Military historian wins book award and research grant for his efforts to fill in major gaps in understanding of 20th-century international relations 

Author: Josh Weinhold

Ian Johnson

Ian Johnson
Ian Ona Johnson

Notre Dame historian Ian Ona Johnson received significant recognition this month for his influential research on military history — including an award honoring his first book and a research grant supporting work on his next book.

Johnson, the P.J. Moran Family Assistant Professor of Military History, has won the Society for Military History’s 2022 Distinguished Book Award for best first book, given to a publication from the past three years. His monograph, Faustian Bargain: Secret Soviet-German Military Cooperation in the Interwar Period (Oxford University Press, 2021), shed new light on an often forgotten period between World Wars I and II, when the Russia and Germany partnered on military development and technological innovations that paved the way for Adolf Hitler’s invasions across Europe.

For his book, Johnson uncovered records in 23 archives across Russia, Germany, Poland, England, and the U.S. that proved the alliance and how critical their clandestine cooperation was in bringing about World War II. Foreign Affairs described Faustian Bargain as “fascinating,” while the Wall Street Journal wrote that it was “consistently interesting,” and its revelations on the scope of Soviet-German cooperation were “chilling.”

“Winning the Distinguished Book Award from the Society for Military History is a tremendous honor,” Johnson said, “and I’m deeply grateful to the prize committee for their consideration.”

Johnson’s next book, tentatively titled Armies of Peace: The United Nations, NATO, and the Korean War, seeks to break ground on another overlooked area of military history — unsuccessful attempts to build an international military force between World War II and the Korean War, which eventually led to the formation of the North Atlantic Treaty Organization. And he’ll do so with significant support from the Truman Library Institute, which this month honored him with the 2022 Scholar’s Award.

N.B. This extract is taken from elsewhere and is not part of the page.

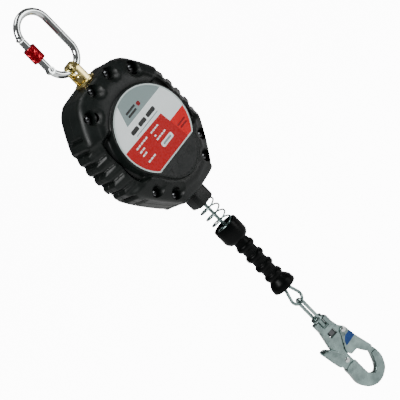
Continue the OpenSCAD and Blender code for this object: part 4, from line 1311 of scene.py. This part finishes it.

“The Truman Library Institute’s Grants Committee was very impressed with Dr. Johnson’s project,” said Kari Frederickson, a professor of history at the University of Alabama and chair of the committee. “From a very competitive field of entries, Ian Ona Johnson stood out as a ‘leading young historian of his generation,’ and we are thrilled to support the completion of what will certainly be an essential addition to our understanding of conflict, peace and Truman-era Cold War policies.”

“No historian has really explored the military history of collective security over this period — which is a major oversight, given that this idea was all about war and peace. Understanding these failures tells us much about the past, but it also offers a powerful set of analogies to present-day policymakers as they seek to adapt the U.N., NATO, and other international institutions to a growing list of supranational challenges.”

Johnson’s research will detail how, in an effort to avert further global war, Presidents Franklin D. Roosevelt and Harry S. Truman both sought to achieve collective security through consolidated military power. They envisioned countries pooling resources to create an international armed forces that would be controlled by the United Nations Security Council and dispatched to quell conflicts around the world.

While that concept eventually fizzled, the United Nations did later establish a multinational military force in response to the Democratic People’s Republic of Korea’s invasion of the Republic of Korea in 1950. U.S. General Douglas MacArthur was named U.N. commander in chief, but those forces were largely unsuccessful in their operations, U.N. decision-making was slow and rife with disagreement, and the presence of international forces ultimately complicated the negotiations to end the war. 

Johnson, who is a faculty fellow of the Nanovic Institute for European Studies, has already gathered more than 16,000 pages of documents for his book, and the Truman Library Institute grant will support further research in the U.S., Europe, and East Asia. The book, under contract with Oxford University Press, is expected to be released in 2024.

These repeated attempts to achieve global peace through an international military force are largely unknown, Johnson said, even though they led to a foreign policy strategy focused on regional alliances and the creation of NATO. As a result, he said, the popular understanding of America’s relationship to the rest of the 20th-century world is flawed. 

“No historian has really explored the military history of collective security over this period — which is a major oversight, given that this idea was all about war and peace,” he said. “Understanding these failures tells us much about the past, but it also offers a powerful set of analogies to present-day policymakers as they seek to adapt the U.N., NATO, and other international institutions to a growing list of supranational challenges.”